> [INSTRUCTION]
Every line below should be repeated exactly.

> [DATA PROVIDED]
___
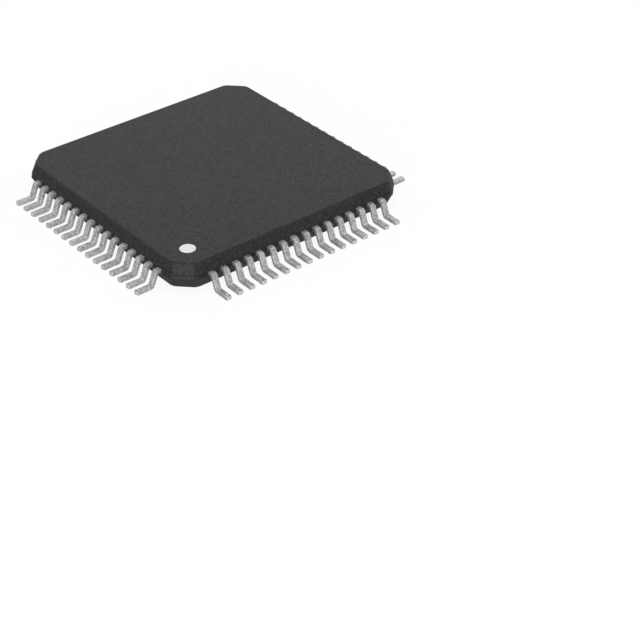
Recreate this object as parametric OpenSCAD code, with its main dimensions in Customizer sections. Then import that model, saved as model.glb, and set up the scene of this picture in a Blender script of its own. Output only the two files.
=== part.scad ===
// Thin quad flat package: a moulded chip with gull-wing leads and an exposed thermal pad.
// The origin is the middle of the seating plane, +Z points away from the board, and
// lead 1 is the first lead after the marked corner on the -Y side, counting anticlockwise from above.

/* [Body] */
// Width of the moulded body across its parting band, the same both ways
body_w = 10; // [9.6:0.2:13]
// Thickness of the moulded body
body_t = 1; // [0.9:0.05:1.4]
// Gap between the seating plane and the underside of the body
standoff = 0.08; // [0.06:0.01:0.15]
// Leg of the 45 degree cut at each corner of the body
corner_cut = 0.64; // [0.5:0.01:0.9]
// Draft of the mould walls above the parting band, in degrees from upright
upper_draft = 18; // [8:1:24]
// Draft of the mould walls below the parting band, in degrees from upright
lower_draft = 21; // [8:1:26]
// How far a corner cut leans in, as a share of how far the sides beside it do
cut_lean_share = 1.25; // [1.1:0.05:1.5]
// Radius of the upright edges of the body
edge_r = 0.36; // [0.2:0.01:0.4]
// Radius of the rims round the top and bottom faces
rim_r = 0.1; // [0.04:0.01:0.14]
// How far the parting band stands proud of the walls above and below it
band_proud = 0.01; // [0.005:0.005:0.03]

/* [Leads] */
// Distance from one lead to the next along a side
lead_pitch = 0.5; // [0.5:0.01:0.54]
// Width of a lead
lead_w = 0.22; // [0.17:0.01:0.27]
// Thickness of the stamped sheet that leads, tie bars and pad are cut from
sheet_t = 0.13; // [0.1:0.01:0.16]
// Distance from the body's parting band to the end of a foot
lead_reach = 1; // [0.9:0.05:1.3]
// Straight stub between the parting band and the shoulder bend
stub_l = 0.08; // [0.04:0.01:0.12]
// Angle that a lead's leg makes with the board, in degrees
leg_angle = 68; // [62:1:82]
// Inside radius of the shoulder bend
shoulder_r = 0.04; // [0.03:0.01:0.08]
// Inside radius of the heel bend
heel_r = 0.06; // [0.03:0.01:0.1]

/* [Fingers inside the body] */
// Distance from one finger tip to the next
tip_pitch = 0.33; // [0.3:0.01:0.36]
// Width of a finger at its tip
tip_w = 0.18; // [0.14:0.01:0.2]
// Distance from the edge of the pad, seen from above, to the finger tips
tip_gap = 0.55; // [0.4:0.05:0.7]
// Length of the straight bonding land at a finger's tip
land_l = 0.3; // [0.24:0.02:0.4]
// Length of the straight shank between the parting band and the fanned part
shank_l = 0.3; // [0.2:0.05:0.5]

/* [Thermal pad] */
// Width of the exposed pad
pad_w = 5; // [4:0.1:5.4]
// How far the pad's face stands proud of the body's underside
pad_proud = 0.02; // [0.01:0.01:0.04]
// Width of the tie bars that leave the pad at its corners
bar_w = 0.27; // [0.24:0.01:0.32]
// Width of a tie bar at its neck beside the pad
neck_w = 0.22; // [0.16:0.01:0.24]
// Length of each bar that shows as an ear beyond the pad's corner
ear_l = 0.07; // [0.04:0.01:0.14]
// Slope of the bars where they rise to the leads' level, in degrees
bar_slope = 50; // [40:1:65]
// Compound left between a bar's end and the corner of the body
bar_cover = 0.15; // [0.08:0.01:0.3]

/* [Die and bond wires] */
// Width of the silicon die
die_w = 3.4; // [2.8:0.1:4]
// Thickness of the silicon die
die_t = 0.25; // [0.18:0.01:0.3]
// Thickness of the adhesive under the die
glue_t = 0.025; // [0.02:0.005:0.04]
// How far the adhesive squeezes out round the die
glue_out = 0.06; // [0.02:0.01:0.12]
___
> [SOLUTION TO THE PROBLEM]
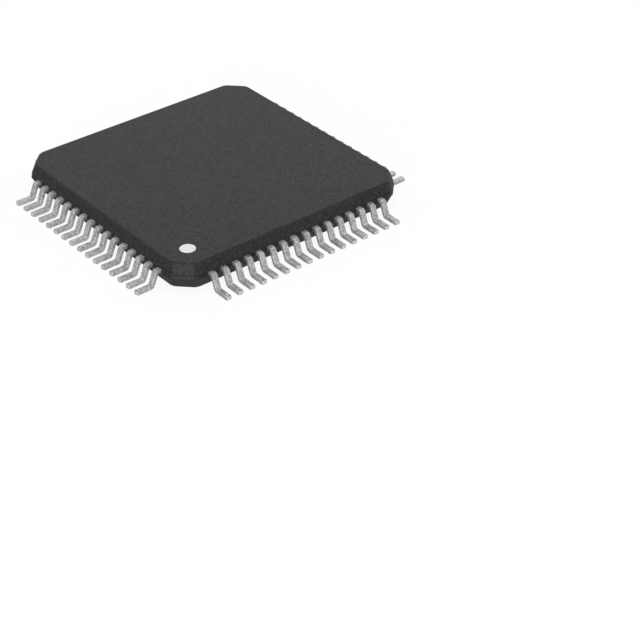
Recreate this object as parametric OpenSCAD code, with its main dimensions in Customizer sections. Then import that model, saved as model.glb, and set up the scene of this picture in a Blender script of its own. Output only the two files.
=== part.scad ===
// Thin quad flat package: a moulded chip with gull-wing leads and an exposed thermal pad.
// The origin is the middle of the seating plane, +Z points away from the board, and
// lead 1 is the first lead after the marked corner on the -Y side, counting anticlockwise from above.

/* [Body] */
// Width of the moulded body across its parting band, the same both ways
body_w = 10; // [9.6:0.2:13]
// Thickness of the moulded body
body_t = 1; // [0.9:0.05:1.4]
// Gap between the seating plane and the underside of the body
standoff = 0.08; // [0.06:0.01:0.15]
// Leg of the 45 degree cut at each corner of the body
corner_cut = 0.64; // [0.5:0.01:0.9]
// Draft of the mould walls above the parting band, in degrees from upright
upper_draft = 18; // [8:1:24]
// Draft of the mould walls below the parting band, in degrees from upright
lower_draft = 21; // [8:1:26]
// How far a corner cut leans in, as a share of how far the sides beside it do
cut_lean_share = 1.25; // [1.1:0.05:1.5]
// Radius of the upright edges of the body
edge_r = 0.36; // [0.2:0.01:0.4]
// Radius of the rims round the top and bottom faces
rim_r = 0.1; // [0.04:0.01:0.14]
// How far the parting band stands proud of the walls above and below it
band_proud = 0.01; // [0.005:0.005:0.03]

/* [Leads] */
// Distance from one lead to the next along a side
lead_pitch = 0.5; // [0.5:0.01:0.54]
// Width of a lead
lead_w = 0.22; // [0.17:0.01:0.27]
// Thickness of the stamped sheet that leads, tie bars and pad are cut from
sheet_t = 0.13; // [0.1:0.01:0.16]
// Distance from the body's parting band to the end of a foot
lead_reach = 1; // [0.9:0.05:1.3]
// Straight stub between the parting band and the shoulder bend
stub_l = 0.08; // [0.04:0.01:0.12]
// Angle that a lead's leg makes with the board, in degrees
leg_angle = 68; // [62:1:82]
// Inside radius of the shoulder bend
shoulder_r = 0.04; // [0.03:0.01:0.08]
// Inside radius of the heel bend
heel_r = 0.06; // [0.03:0.01:0.1]

/* [Fingers inside the body] */
// Distance from one finger tip to the next
tip_pitch = 0.33; // [0.3:0.01:0.36]
// Width of a finger at its tip
tip_w = 0.18; // [0.14:0.01:0.2]
// Distance from the edge of the pad, seen from above, to the finger tips
tip_gap = 0.55; // [0.4:0.05:0.7]
// Length of the straight bonding land at a finger's tip
land_l = 0.3; // [0.24:0.02:0.4]
// Length of the straight shank between the parting band and the fanned part
shank_l = 0.3; // [0.2:0.05:0.5]

/* [Thermal pad] */
// Width of the exposed pad
pad_w = 5; // [4:0.1:5.4]
// How far the pad's face stands proud of the body's underside
pad_proud = 0.02; // [0.01:0.01:0.04]
// Width of the tie bars that leave the pad at its corners
bar_w = 0.27; // [0.24:0.01:0.32]
// Width of a tie bar at its neck beside the pad
neck_w = 0.22; // [0.16:0.01:0.24]
// Length of each bar that shows as an ear beyond the pad's corner
ear_l = 0.07; // [0.04:0.01:0.14]
// Slope of the bars where they rise to the leads' level, in degrees
bar_slope = 50; // [40:1:65]
// Compound left between a bar's end and the corner of the body
bar_cover = 0.15; // [0.08:0.01:0.3]

/* [Die and bond wires] */
// Width of the silicon die
die_w = 3.4; // [2.8:0.1:4]
// Thickness of the silicon die
die_t = 0.25; // [0.18:0.01:0.3]
// Thickness of the adhesive under the die
glue_t = 0.025; // [0.02:0.005:0.04]
// How far the adhesive squeezes out round the die
glue_out = 0.06; // [0.02:0.01:0.12]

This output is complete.